With their memories of the sixties, when to be young was very heaven, they still believe that an oppositional stance in pursuit of perfection is virtuous in itself—indeed, is the prime or sole content of virtue. And it is this belief that renders them interesting to Hollander, for it makes genuine moral reflection about the nature of various governments and policies impossible. It transforms merely personal discontents into matters of supposedly great general importance.

Near the end of the book, Hollander provides an understated account of his own intellectual development. Born in 1932 a bourgeois, assimilated Jew in Hungary, he escaped death toward the end of World War II by successfully posing as a Gentile. The Communist regime installed in Hungary after the war was less life-threatening than the Nazi occupiers had been, but still horribly despotic, economically disastrous, and suspicious of his family because of its bourgeois past.

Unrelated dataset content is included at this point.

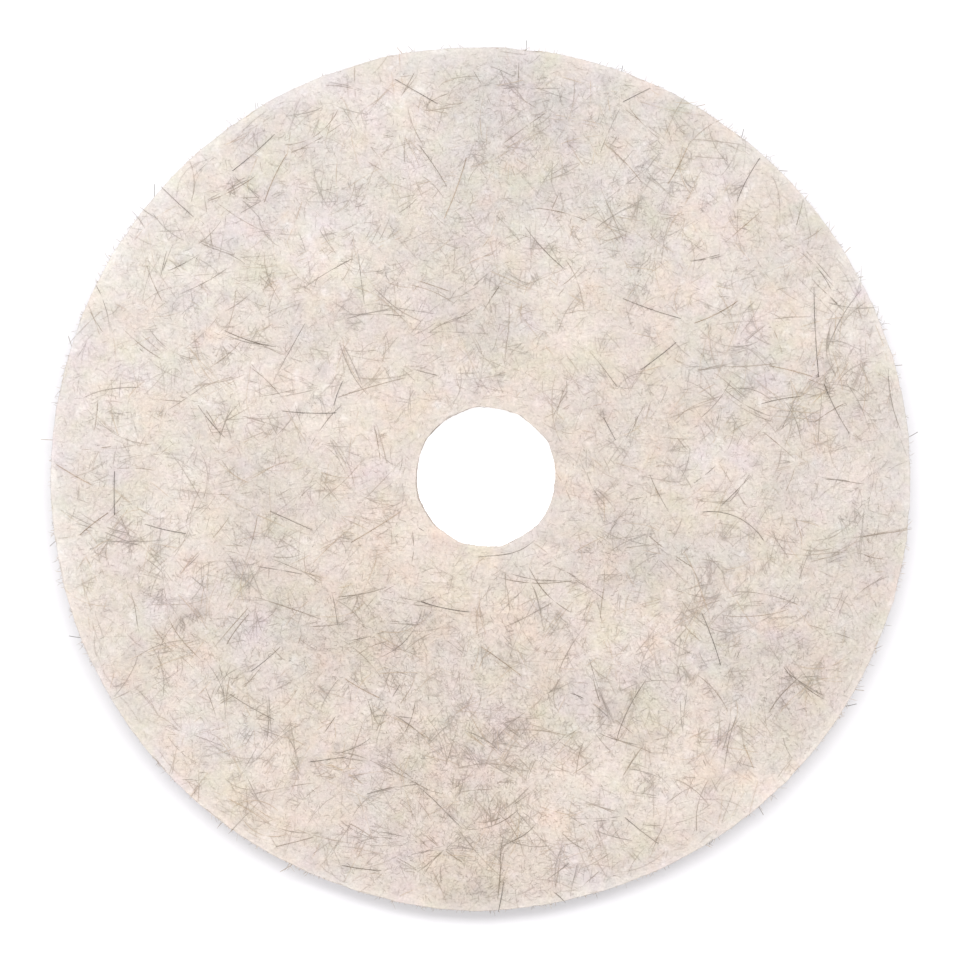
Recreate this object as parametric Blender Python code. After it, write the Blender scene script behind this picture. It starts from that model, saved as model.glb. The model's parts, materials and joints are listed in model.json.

Having witnessed slaughter in the streets in the 1940s, he saw it again in 1956, the year he managed to escape to the West.

These experiences were surely enough to make anyone distrust totalizing ideologies of whatever stripe; but studying in England, Hollander also came under the influence of Isaiah Berlin, who taught that human desires and desiderata are permanently in conflict with one another. (Hollander’s piece on travel in this volume illustrates how educated, prosperous, but slightly dissatisfied Westerners roam the world in search of self-contradictory gratifications; I blushed to see myself portrayed in this way.)

His background makes clear why Hollander has always been interested in evil, and why he sees the avoidance of evil as politically even more important than the quest for the good. Man is permanently dissatisfied with his lot because he wants contradictory things simultaneously: excitement and security, anonymity and community, routine and variety, and so on. No political arrangements will ever satisfy him entirely; this does not mean that hell on earth is unavoidable, though it has been often enough produced by those who believe they can reconcile the irreconcilable by means of absolute power.

It is a pleasure to read a sociologist who can distinguish so clearly and with wit the less than perfect from the evil; who understands the benefits of environmental conservation without turning such conservation into a quasi-totalitarian ideology; who can see the frivolity, vulgarity, and worthlessness of industrially produced popular culture while appreciating just how quickly dislike of such culture can mutate into contempt for the people who consume it; who, in short, keeps the limits of human possibilities constantly before him. Paul Hollander’s work is an example of the dialectic between lived experience and abstract reflection, of which all work in the humanities should—but alas, seldom does—partake.